A document that was made public on Thursday showed that an FBI agent wrote the request for a search warrant of former President Donald Trump’s Florida home, Mar-a-Lago.
The document is an application for a warrant and was requested by an FBI special agent. The document also shows that an agent, potentially the same one, wrote the affidavit, a statement that outlined to the U.S. District Court for the Southern District of Florida the causes behind the request for the warrant.
The names of the agents who signed off on the warrants are redacted, in both the case of the request and the affidavit.
The application was submitted on Aug. 5 and was approved by U.S. District Judge Bruce Reinhart the same day. The warrant was executed just three days later on Aug. 8.

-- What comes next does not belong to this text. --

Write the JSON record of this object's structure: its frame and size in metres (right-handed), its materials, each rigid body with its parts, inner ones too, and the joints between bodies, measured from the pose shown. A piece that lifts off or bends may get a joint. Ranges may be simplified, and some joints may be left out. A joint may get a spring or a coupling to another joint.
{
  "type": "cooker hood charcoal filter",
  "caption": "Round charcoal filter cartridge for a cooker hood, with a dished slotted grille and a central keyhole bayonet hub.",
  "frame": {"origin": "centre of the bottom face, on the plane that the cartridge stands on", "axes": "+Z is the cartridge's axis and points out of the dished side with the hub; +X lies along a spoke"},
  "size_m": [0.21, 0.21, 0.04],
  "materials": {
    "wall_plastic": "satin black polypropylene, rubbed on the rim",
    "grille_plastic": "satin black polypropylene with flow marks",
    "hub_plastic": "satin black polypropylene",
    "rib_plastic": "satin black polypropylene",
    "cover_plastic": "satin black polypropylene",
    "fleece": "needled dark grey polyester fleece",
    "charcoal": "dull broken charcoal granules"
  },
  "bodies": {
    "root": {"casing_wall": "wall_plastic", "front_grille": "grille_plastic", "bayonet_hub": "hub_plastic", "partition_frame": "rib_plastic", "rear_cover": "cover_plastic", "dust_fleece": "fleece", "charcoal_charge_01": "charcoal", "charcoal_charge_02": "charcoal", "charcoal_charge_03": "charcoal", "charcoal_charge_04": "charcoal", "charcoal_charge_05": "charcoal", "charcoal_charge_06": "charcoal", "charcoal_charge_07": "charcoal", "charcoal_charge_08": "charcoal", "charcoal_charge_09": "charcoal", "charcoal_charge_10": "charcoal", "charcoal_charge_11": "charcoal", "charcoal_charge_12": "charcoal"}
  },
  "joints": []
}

Federal lawyers opposed the release of the affidavit, but said in a recent filing that they did not object to making public other documents related to the raid, including the application, as long they were able to make minor redactions “to protect government personnel.”

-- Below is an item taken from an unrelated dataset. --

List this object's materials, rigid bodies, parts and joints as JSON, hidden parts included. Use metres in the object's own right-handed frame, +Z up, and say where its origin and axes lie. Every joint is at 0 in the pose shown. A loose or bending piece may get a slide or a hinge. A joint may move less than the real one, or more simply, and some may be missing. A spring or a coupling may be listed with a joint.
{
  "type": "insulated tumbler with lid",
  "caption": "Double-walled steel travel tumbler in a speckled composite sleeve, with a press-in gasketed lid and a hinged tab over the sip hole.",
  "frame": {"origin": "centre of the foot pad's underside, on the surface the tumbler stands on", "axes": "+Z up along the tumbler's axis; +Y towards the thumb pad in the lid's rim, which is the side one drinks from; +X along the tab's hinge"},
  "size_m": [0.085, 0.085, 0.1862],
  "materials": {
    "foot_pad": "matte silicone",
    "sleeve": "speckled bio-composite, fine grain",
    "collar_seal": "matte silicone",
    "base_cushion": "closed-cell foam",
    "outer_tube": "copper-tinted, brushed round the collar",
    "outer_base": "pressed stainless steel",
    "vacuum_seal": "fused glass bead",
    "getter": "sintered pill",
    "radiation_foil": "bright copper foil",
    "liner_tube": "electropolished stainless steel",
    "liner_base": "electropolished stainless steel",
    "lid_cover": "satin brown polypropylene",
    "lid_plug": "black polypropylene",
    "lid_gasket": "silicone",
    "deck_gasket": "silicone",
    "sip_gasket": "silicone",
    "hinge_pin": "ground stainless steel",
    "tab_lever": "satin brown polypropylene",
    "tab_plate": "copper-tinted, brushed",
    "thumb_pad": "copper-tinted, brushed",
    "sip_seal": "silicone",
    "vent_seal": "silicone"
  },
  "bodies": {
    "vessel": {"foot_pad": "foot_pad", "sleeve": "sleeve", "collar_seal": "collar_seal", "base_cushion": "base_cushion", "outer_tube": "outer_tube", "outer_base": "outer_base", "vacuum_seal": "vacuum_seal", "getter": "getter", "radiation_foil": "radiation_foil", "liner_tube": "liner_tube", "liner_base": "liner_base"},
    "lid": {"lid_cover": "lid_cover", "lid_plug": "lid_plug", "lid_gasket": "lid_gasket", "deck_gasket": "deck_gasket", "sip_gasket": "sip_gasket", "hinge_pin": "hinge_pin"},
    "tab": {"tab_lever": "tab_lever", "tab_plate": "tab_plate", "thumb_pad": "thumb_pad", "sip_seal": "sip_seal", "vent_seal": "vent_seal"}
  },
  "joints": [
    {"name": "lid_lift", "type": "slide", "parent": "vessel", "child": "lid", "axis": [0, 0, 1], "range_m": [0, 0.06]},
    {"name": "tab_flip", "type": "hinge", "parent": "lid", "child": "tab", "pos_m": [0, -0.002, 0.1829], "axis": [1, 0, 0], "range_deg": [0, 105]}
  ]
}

They argued that releasing the affidavit would harm an ongoing investigation into potential criminal conduct by Trump.
“Disclosure at this juncture of the affidavit supporting probable cause would, by contrast, cause significant and irreparable damage to this ongoing criminal investigation,” Justice Department counterintelligence chief Jay Bratt wrote. “If disclosed, the affidavit would serve as a roadmap to the government’s ongoing investigation, providing specific details about its direction and likely course, in a manner that is highly likely to compromise future investigative steps.”

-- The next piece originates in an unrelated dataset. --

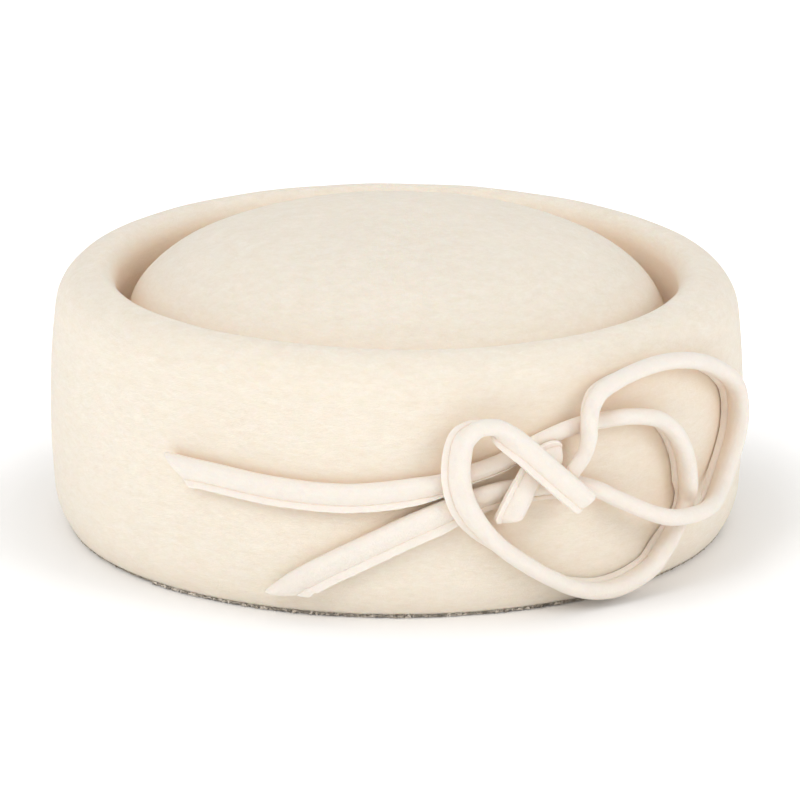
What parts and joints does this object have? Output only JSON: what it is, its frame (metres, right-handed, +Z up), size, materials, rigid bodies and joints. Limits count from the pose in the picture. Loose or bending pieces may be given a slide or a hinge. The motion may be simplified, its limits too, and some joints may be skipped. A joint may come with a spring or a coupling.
{
  "type": "pillbox hat",
  "caption": "Ivory felt pillbox hat with a rounded rim, a sunken groove round a low dome, and a bow of rolled felt strips on its side.",
  "frame": {"origin": "centre of the head opening's oval, at the height of the lower edge that the hat stands on", "axes": "+Z up through the dome, -Y towards the hat's front, +X towards the side that carries the bow"},
  "size_m": [0.19, 0.2134, 0.0823],
  "materials": {
    "crown_felt": "ivory wool felt, matt, with a short nap of fine fibres",
    "strip_felt": "thin ivory wool felt, matt and a little smoother than the crown"
  },
  "bodies": {
    "root": {"felt_crown": "crown_felt", "lower_loop_strip": "strip_felt", "upper_loop_strip": "strip_felt", "knot_strip": "strip_felt"}
  },
  "joints": []
}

On Friday, Reinhart ruled that the FBI would be required to produce a redacted version of the affidavit to him by Aug. 25 at noon, saying he was leaning towards releasing a redacted copy. A lawyer for media outlets calling for its release said the process of redaction will take weeks.
“I find that on the present record the Government has not met its burden of showing that the entire affidavit should remain sealed,” Reinhart said in a written order after a hearing.
Multiple documents have been filed under seal in this case. Reinhart unsealed several of these documents, including the warrant itself on Aug. 12.
Federal lawyers, as well as Trump’s counsel, were not opposed to the release of the documents, which indicated that the FBI’s Washington Field Office was running point on the raid. The warrant was justified by the belief that Trump had violated laws governing the transmittal of defense information, destruction of records and concealment of records. Trump, however, has claimed innocence and alleges he is being politically targeted.
Trump may have means for legal recourse, as the warrant that would normally indicate specific items for recovery and retrieval gave FBI agents a broad spectrum and ability to take as they pleased.
RTM previously reported that among the property to be seized, the FBI were given license to remove any documents found on the premises from Trump’s entire presidency. “Any government and/or Presidential Records created between January 20, 2017, and January 20, 2021” is “property to be seized,” the warrant says.
“Trump’s attorneys could have a runway to argue the scope of the search is overly broad,” Kevin Brock, a former FBI assistant director for intelligence, told Just the News. “Search warrants normally require a level of specificity that seems to be missing in this warrant. Specificity is important in order to protect 4th Amendment rights from exuberant government overreach designed to find whatever they can.”